The calls come every day, 50 to 60 of them from people seeking help.
Louise Williams has never fielded so many calls in her many years as the woman behind the Good Fellows Club.
That's the all-male charity of 1,500 well-to-do business and civic leaders who in about an hour each December raise gobs of money to keep hundreds of the working poor fed, warm and under a roof.
Today will be Williams' 18th meeting of her Fellows - her last.
"I'm 72, and the Fellows need someone young and energetic to come in and take over," she said Tuesday.
Not sure her Fellows will be able to find a more energetic replacement. Her title: family services director. Yet she's the lone paid full-timer, the Fellows' compassionate ear and soothing voice on the other end of the phone.
"Louise can't be replaced," said incoming Good Fellows President Frank Dowd IV. "She's been the Good Fellows 364 days a year. On the 365th day, we all get up there to support her with our money.
"But she's been the heart of the club."
The club started in 1917 in a men's Sunday school class at Charlotte's Second Presbyterian Church. It has evolved into an organization that serves the working poor who often "fall between the cracks at other good agencies," Dowd said.
Club members pay $75 in annual dues that pay for the luncheon, the office and Williams' salary. So every penny raised today will go to help families, Dowd said.
Members bring guests - "but I'll be prodding them, too, to dig deep," he said. "We're not serving a free lunch."
Each year, Williams has spent the money raised at the annual meetings - more than $1.5 million in the past six years - to help people with rent, mortgages, food and basic needs such as heating bills.
At last year's meeting, the Fellows ponied up about $258,000. This year, she has spent more than $260,000, on about 1,800 families "and I'm still spending," she said.
"So I'm spending more than we took in. It's a big gamble, but hopefully we'll raise a lot of money (at today's meeting)," she said. "Or my boys are going to make my budget look bad."
Williams took the job after making a deal with God.
That came late on Sept. 20, 1989, after the Charlotte-bound USAir (now US Airways) flight she was on crashed on takeoff at New York's LaGuardia Airport. Back then, Williams was a 51-year-old general manager of a fancy women's clothing store in Charlotte and had gone to New York on a buying trip.
As she floated in the cobalt waters of the East River with a broken leg and mangled right hand, she made her deal: If she was spared to watch her children graduate from college, she'd give up her glamorous life and give back to her community.

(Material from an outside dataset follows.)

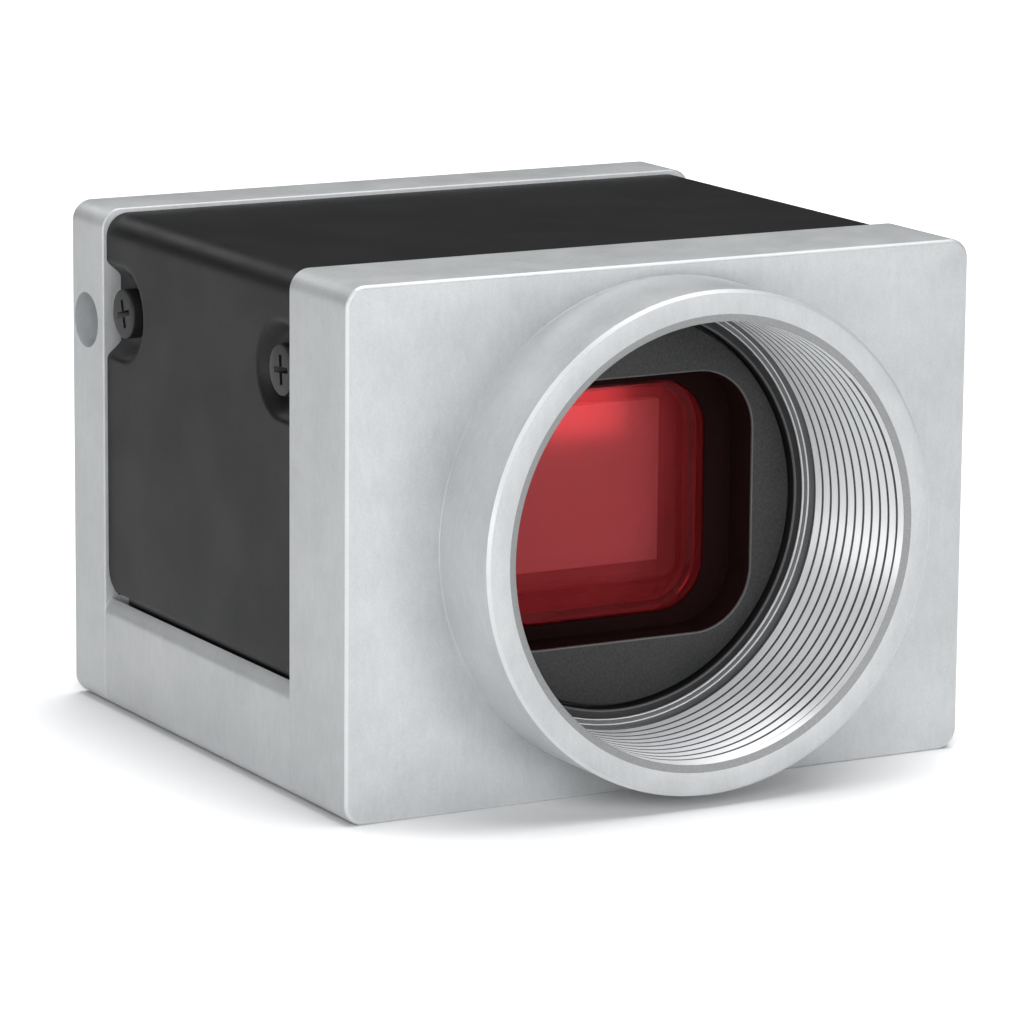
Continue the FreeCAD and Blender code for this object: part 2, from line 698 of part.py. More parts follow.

She returned home to a city torn up by Hurricane Hugo, and after a year of recuperating began volunteering at Crisis Assistance in a wheelchair.
In 1991, she took the paying job at Good Fellows.
Since then, she has run the charity with "seven of the best volunteers in the world. They're wonderful. They're devoted. They come half a day and they come year-round. I couldn't have done what we do without them," Williams said.
She often gets notes from the people they help, and some make all the hard work worthwhile. A recent one came from a family of six that the club had saved from eviction. In part, it read: "Thank you for believing in us."
"More than just helping with money to solve that situation, we made that family feel like somebody cared about them," Williams said.
She will continue to care. Dowd said the club hasn't yet found a replacement.
"I keep urging them to look harder," Williams said. "I've devoted my life to my guys - so it will be very hard to leave."